If you’re wondering what should I watch for during the rut, Oklahoma Landsource can help you out. Every year, new studies try to predict the rut beginning in several regions of the United States. After all, this period of the year is of utmost relevance for hunters. Thus, researchers and hunters look to predict the rut peak by analyzing some factors.
But, it may seem difficult for the average hunter to time the rut correctly. So, we will go over some aspects that help hunters to take advantage of their preferred time of the year.
- Consider Geography
When the peak breeding season occurs is very context-dependent. Hunters in the northern half of the United States can more reliably predict when the rut will begin. However, those in the southern half will have a much more difficult time doing so. The reason is the more regular and steady cold weather patterns in the north.
Does tend to begin reproducing as the days become shorter and the temperature decreases. Female deer have an internal biological clock that signals when it is time to enter the rut.
The doe’s heat cycle is timed to maximize the chances of survival for her progeny.
Doe that is bred too early may go through the most vulnerable period of their pregnancies during the coldest months. During this time of the year, they cannot find adequate food and shelter.
If a buck breeds her too late, her fawns will be born too close to the following breeding season. So she will not have enough time to recuperate between cycles. That leaves her and her fawns very susceptible to predators.
- Look for Cold Fronts
When determining the rut, the temperature plays a crucial role. Whitetails must rely on environmental cues like temperature to know when the breeding season begins and ends.
To get better information about this, I have already consulted experts. Jeff Sturgis, from Whitetail Habitat Solutions, frequently talks about the effect of abnormally warm hunting seasons on deer breeding activity.
If the weather in late October and early November is warm, most breeding will occur at night. Therefore, regular daily activities will be minimal.
However, when that late October cold front arrives, magic happens.
Suddenly, the doe becomes somewhat tolerant of bucks tailing them. Here, it is possible to take down a good buck during the five to seven days, period when they are active and fighting for the females’ attention.
- Lunar Phase
Some hunters think the moon phase affects deer behavior, while others think it is nonsense. Unfortunately, there is not a lot of data from the scientific community to support these speculations.
Shorter days are known to stimulate deer’s breeding instincts. So, it might be reasonable to assume that the moon phase, specifically the presence or absence of a new moon, might influence the rut timing.
- Historical Data
In northern Oklahoma, a good friend oversees a big deer farm. Since his entire career is breeding deer, I contacted him last year in early October.

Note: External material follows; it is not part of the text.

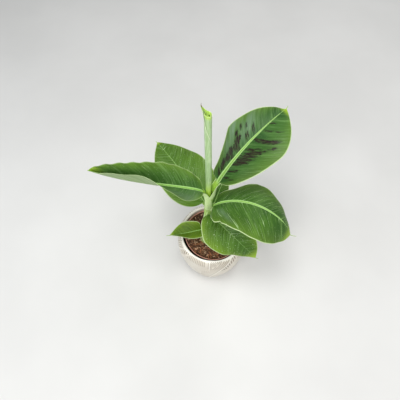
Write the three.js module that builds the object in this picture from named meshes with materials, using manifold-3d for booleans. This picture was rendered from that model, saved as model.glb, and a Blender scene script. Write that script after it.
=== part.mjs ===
// A young banana plant in a ceramic cover pot, in millimetres, +Z up.
// The origin is the middle of the pot's flat underside, and -Y is the side that the plant is seen from.
// Its leaves grow from one short false stem. A new leaf stands rolled up at the top of the stem. Below it are
// the open leaves, each a channelled stalk that widens into a broad blade folded along its midrib.

import * as THREE from "three";
import { mergeVertices } from "three/addons/utils/BufferGeometryUtils.js";
import Module from "manifold-3d";

const wasm = await Module();
wasm.setup();

const DEG = Math.PI / 180;
const TURN = 2 * Math.PI;
const GAP = 0.3; // clearance between pieces that touch

// Cover pot: ceramic, tapered, its side dressed with overlapping leaves whose tips make the rim wavy.
const POT = {
  height: 112.5,
  rimRadius: 75.2,
  mouthRadius: 62.9,
  footRadius: 54.8,
  footRound: 2.5,
  belly: 3.6, // how far the side swells out from a straight taper
  floor: 9,
  wall: 5.6,
  segments: 72,
  rows: 9,
};

// Leaves in relief on the pot: upright ones, and leaning ones that overlap them on one side.
const POT_LEAF = {
  pairs: 4,
  turn: -98 * DEG,
  lean: 46 * DEG, // how far a leaning leaf swings round on its way up
  leanPower: 3,
  upright: { halfWidth: 38 * DEG, level: 1.1 },
  leaning: { halfWidth: 27 * DEG, level: 2.3 },
  from: 0.06, // the stretch of a leaf's outline that covers the pot's side from bottom to top
  to: 0.8,
  roundness: 0.8,
  edge: 5, // steepness of a leaf's edge
  midrib: 0.6,
  midribWidth: 2.4 * DEG,
  scallop: 1.6, // how far a leaf's tip lifts the rim
  scallopWidth: 15 * DEG,
};

// Grower's pot: thin plastic, standing inside the cover pot and pushed to its back.
const GROWER = {
  x: -1.2,
  y: 3,
  height: 95,
  rimRadius: 58.6,
  footRadius: 43.5,
  wall: 1.6,
  rimBand: 9,
  rimStep: 1.4, // how far the rim's band stands out
  segments: 48,
};
const GROWER_BASE = POT.floor + GAP;
const GROWER_TOP = GROWER_BASE + GROWER.height;

// Potting soil: fills the grower's pot to a little under its rim, slightly heaped round the stem.
const SOIL = {
  below: 7,
  fall: 2.5,
  lump: 0.8,
  level: 1, // how far round the stem's foot it stays flat
  ease: 12,
  rings: 7,
  segments: 40,
};
const SOIL_TOP = GROWER_TOP - SOIL.below;

// False stem: rolled leaf sheaths from a flat cut on the soil to where the newest stalks part.
const STEM = {
  foot: new THREE.Vector2(-13.3, -4.7),
  top: new THREE.Vector3(-10.3, 1.3, 238),
  footRadius: 8.8,
  topRadius: 6.3,
  flare: 2.4,
  flareFade: 12, // the flare fades by this power of e over the stem's height
  sides: 18,
  rings: 10,
  crowding: 1.6, // how much closer the rings lie at the foot
};

// New leaf, still rolled up, rising from the top of the stem, its mouth slanted and drawn out into a tail.
const SPEAR = {
  top: new THREE.Vector3(-14.9, 16.3, 458),
  footRadius: 4.6,
  topRadius: 5.3,
  seam: 0.6, // step in the surface where the roll's outer edge lies
  seamTwist: 150 * DEG,
  mouthRadius: 3.1,
  mouthDepth: 26,
  lip: 0.86, // the mouth's edge, as a share of the radius
  drawnFrom: 0.9, // share of its height from which it is drawn out into its tail
  slant: 4,
  tail: 14,
  tailAt: 140 * DEG,
  tailWidth: 60 * DEG,
  tailPower: 1.4,
  tailCurl: 6,
  sides: 24,
  rings: 9,
};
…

I expected he could provide some light on when the rut will begin.
He sounded as if he had been asked that question a million times.
“It will start at the same time it did last year. And the year before that. And the year before that,” he said.

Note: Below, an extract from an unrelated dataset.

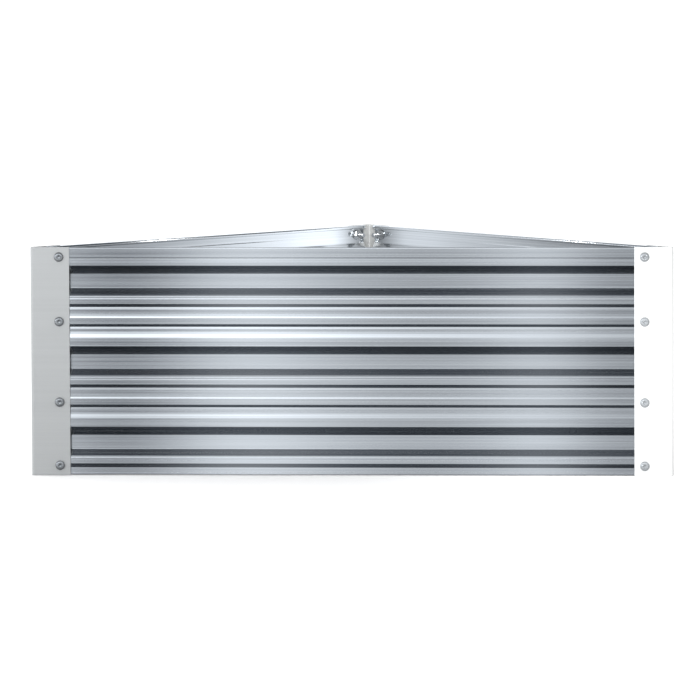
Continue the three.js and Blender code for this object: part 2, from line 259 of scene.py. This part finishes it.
def fold(line, length, bend_segments=4):
    """A sheet folded along a line of (x, y, bend radius) and drawn out along z, with no thickness yet."""
    bm = bmesh.new()
    points = [Vector(point[:2]) for point in line]
    corners = [bm.verts.new((*point, 0)) for point in points]
    for start, end in zip(corners, corners[1:]):
        bm.edges.new((start, end))
    for i in range(1, len(line) - 1):
        turn = (points[i] - points[i - 1]).angle(points[i + 1] - points[i])
        offset = line[i][2] * math.tan(turn / 2)
        segments = bend_segments if turn < math.radians(69) else 2 * bend_segments
        bmesh.ops.bevel(bm, geom=[corners[i]], offset=offset, segments=segments, profile=0.5,
                        affect="VERTICES", material=-1)
    bmesh.ops.remove_doubles(bm, verts=bm.verts[:], dist=0.02)  # where two bends meet
    drawn = bmesh.ops.extrude_edge_only(bm, edges=bm.edges[:])
    ends = [part for part in drawn["geom"] if isinstance(part, bmesh.types.BMVert)]
    bmesh.ops.translate(bm, vec=(0, 0, length), verts=ends)
    for edge in bm.edges:
        edge.smooth = not edge.is_boundary
    bmesh.ops.recalc_face_normals(bm, faces=bm.faces[:])
    return bm


def turned(rings, segments=36):
    """A closed solid round z from rings of (height, radius, sides); sides is 0 for a round ring."""
    def shape(verts, height, radius, sides):
        for vert in verts:
            angle = math.atan2(vert.co.y, vert.co.x)
            reach = radius
            if sides:
                step = 2 * math.pi / sides
                reach = radius / math.cos((angle + step / 2) % step - step / 2)
            vert.co = (reach * math.cos(angle), reach * math.sin(angle), height)

    bm = bmesh.new()
    made = bmesh.ops.create_circle(bm, cap_ends=True, segments=segments, radius=1)
    shape(made["verts"], *rings[0])
    loop = bm.edges[:]
    for ring in rings[1:]:
        drawn = bmesh.ops.extrude_edge_only(bm, edges=loop)["geom"]
        loop = [part for part in drawn if isinstance(part, bmesh.types.BMEdge)]
        shape([part for part in drawn if isinstance(part, bmesh.types.BMVert)], *ring)
    bmesh.ops.edgeloop_fill(bm, edges=loop)
    bmesh.ops.recalc_face_normals(bm, faces=bm.faces[:])
    for edge in bm.edges:
        edge.smooth = edge.calc_face_angle(0) < math.radians(32)
    return bm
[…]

My friend was right. I had to admit it. Each year, give or take a few days, the dramatic increase in daytime activity began roughly at the same time. The regularity of rut timing was so evident now that I cannot believe I never noticed it before!

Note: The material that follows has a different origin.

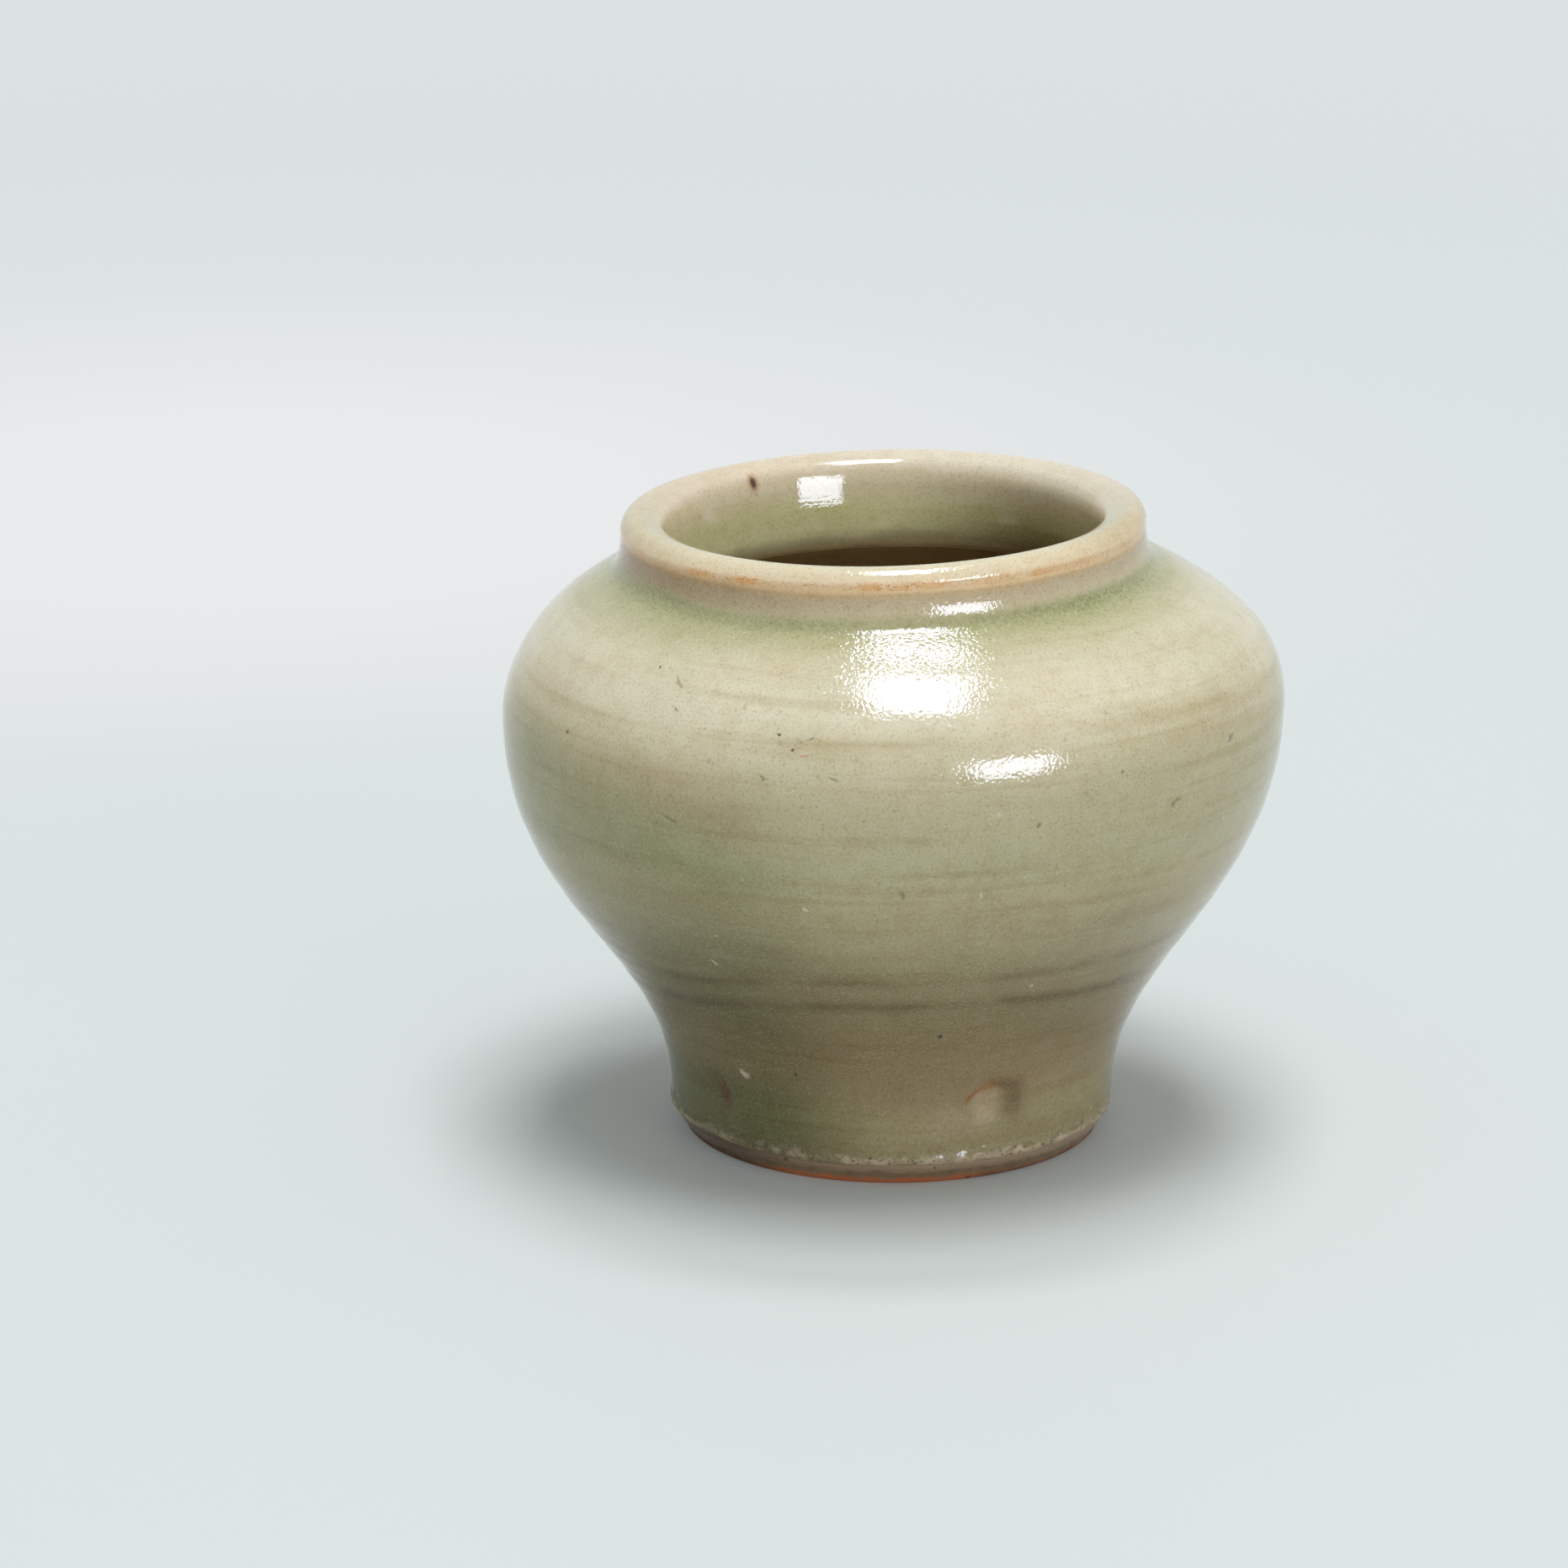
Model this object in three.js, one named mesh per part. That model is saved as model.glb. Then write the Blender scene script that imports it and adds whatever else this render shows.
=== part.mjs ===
// Small baluster jar: one wheel-thrown stoneware vessel under two coats of celadon glaze.
// Millimetres, +Z up. The origin is the centre of the plane that the foot ring rests on.
import * as THREE from 'three';

// Heights of the clay wall, each measured from the one below it
const BEVEL_RISE = 2.3; // the trimmed bevel of the foot, which stays bare
const LOWER_BODY_RISE = 51.4; // from the bevel to the widest part of the belly
const SHOULDER_RISE = 17.3; // from the belly to the corner at the base of the neck
const NECK_RISE = 5.6; // from that corner to the arris of the lip
const LIP_RISE = 1.73; // from the arris to the crown of the lip

// Radii of the clay wall's outside
const FOOT_CONTACT_RADIUS = 25.5;
const FOOT_TOP_RADIUS = 26.85;
const BELLY_RADIUS = 47.45;
const NECK_BASE_RADIUS = 32.8;
const NECK_WAIST_RADIUS = 31.5;
const LIP_RADIUS = 31.8;

// The foot ring and the base
const FOOT_RING_WIDTH = 4.2;
const FOOT_RECESS = 1.8;
const FOOT_EDGE_ROUND = 0.45;
const RECESS_FILLET = 1.0;
const FILLET_SHARE = 0.3; // how far in from its corner the recess's fillet passes
const FLOOR_THICKNESS = 6.6;

// The inside of the wall
const LIP_WIDTH = 4.15; // from the arris to the edge of the mouth
const MOUTH_EDGE_DROP = 0.95; // how far the mouth's edge lies below the crown
const MOUTH_EDGE_ROUND = 0.65;
const THROAT_RADIUS = 27.1; // at the top of the throat, which narrows from there down to the ridge
const THROAT_START = 1.75; // how far the top of the throat lies below the crown
const THROAT_SLOPE = 19; // degrees that the throat's wall leans in from upright at its top
const THROAT_DEPTH = 10.0; // the inside of the neck, from the crown to the ridge under the shoulder
const RIDGE_RADIUS = 25.5;
const RIDGE_ROUND = 1.3;
const BELLY_WALL = 4.0;

// The two coats of glaze
const OUTSIDE_GLAZE = 0.5;
const INSIDE_GLAZE = 0.45;
const LIP_GLAZE = 0.3; // the glaze runs thin at the lip, where the clay burns orange
const GLAZE_EDGE = 0.3; // the coat's thickness where it ends above the bevel
const NECK_GLAZE_SHARE = 0.33; // how much of the thinning happens in the fillet below the neck

// Fullness of the curves: each handle is this share of its own curve's rise or reach
const FOOT_WAIST_ANGLE = 2.3; // degrees that the wall leans in above the bevel
const FOOT_WAIST_FULLNESS = 0.416;
const LOWER_BELLY_FULLNESS = 0.467;
const UPPER_BELLY_FULLNESS = 0.566;
const SHOULDER_SLOPE = 30; // degrees from level where the shoulder meets the neck
const SHOULDER_REACH = 0.34;
const NECK_FILLET = 1.1;
const CROWN_OUTER_REACH = 0.145;
const CROWN_OUTER_LIFT = 0.35;
const CROWN_INNER_REACH = 0.3;
const CROWN_INNER_DROP = 0.145;
const THROAT_FULLNESS = 0.5;
const INSIDE_SHOULDER_FULLNESS = 0.6;
const UNDER_SHOULDER_SLOPE = 36;
const UNDER_SHOULDER_REACH = 0.25;
const INSIDE_BELLY_FULLNESS = 0.55;
const FLOOR_FULLNESS = 0.46;

// How the jar warped as it dried: the right side of the body stands higher, the neck sits to the left
const LEAN_ANGLE = 1.43; // degrees
const LEAN_START = 0.11; // shares of the lower body's rise between which the lean grows
const LEAN_END = 0.85;
const NECK_SHIFT = -1.3;
const NECK_SHIFT_REACH = 11; // the shift grows over this height below the neck's corner

// Facets round the jar, and points along each stretch of the section
const FACETS = 52;
const LOWER_BODY_STEPS = 10;
const SHOULDER_STEPS = 6;
const LIP_STEPS = 5;
const ROUND_STEPS = 2; // along each small round: the neck's fillet, the mouth's edge and the ridge
const NECK_STEPS = 3;
const THROAT_STEPS = 3;
const UNDER_SHOULDER_STEPS = 4;
const INSIDE_STEPS = 8;

// Heights above the resting plane
const bevelTop = BEVEL_RISE;
const bellyHeight = bevelTop + LOWER_BODY_RISE;
const neckBaseHeight = bellyHeight + SHOULDER_RISE;
const arrisHeight = neckBaseHeight + NECK_RISE;
const crownHeight = arrisHeight + LIP_RISE;
const floorHeight = FOOT_RECESS + FLOOR_THICKNESS;
const mouthRadius = LIP_RADIUS - LIP_WIDTH;
const throatBottom = crownHeight - THROAT_DEPTH;

const clay = new THREE.MeshStandardMaterial({ color: 0xb98a66, roughness: 0.85, metalness: 0 });
const olive = new THREE.MeshStandardMaterial({ color: 0x8f8c66, roughness: 0.25, metalness: 0 });
const cream = new THREE.MeshStandardMaterial({ color: 0xcfc7a4, roughness: 0.25, metalness: 0 });

function at(radius, height) {
  return new THREE.Vector2(radius, height);
}

// A point at a distance from another, in a direction given in degrees above level, outwards
function along(point, degrees, distance) {
  const angle = THREE.MathUtils.degToRad(degrees);
  return at(point.x + Math.cos(angle) * distance, point.y + Math.sin(angle) * distance);
}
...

An abnormally dry year or significantly warmer than average weather could throw off this consistency. Yet, analyzing historical data can be one of the most helpful tools for timing the rut in that location.
Additional Factors to Consider for Timing the Rut
It is only human for hunters to get impatient. But there are other considerations beyond nature’s timing. Instead, examine historical information to learn the routes the bucks take and the times of the year when things pick up speed.
Besides, check the weather forecast daily, giving special attention to the advance of cold fronts. You will want to spend as much time as possible on the stand during late October and early November.
You cannot predict precisely when that giant buck will show up to you. So, stay prepared!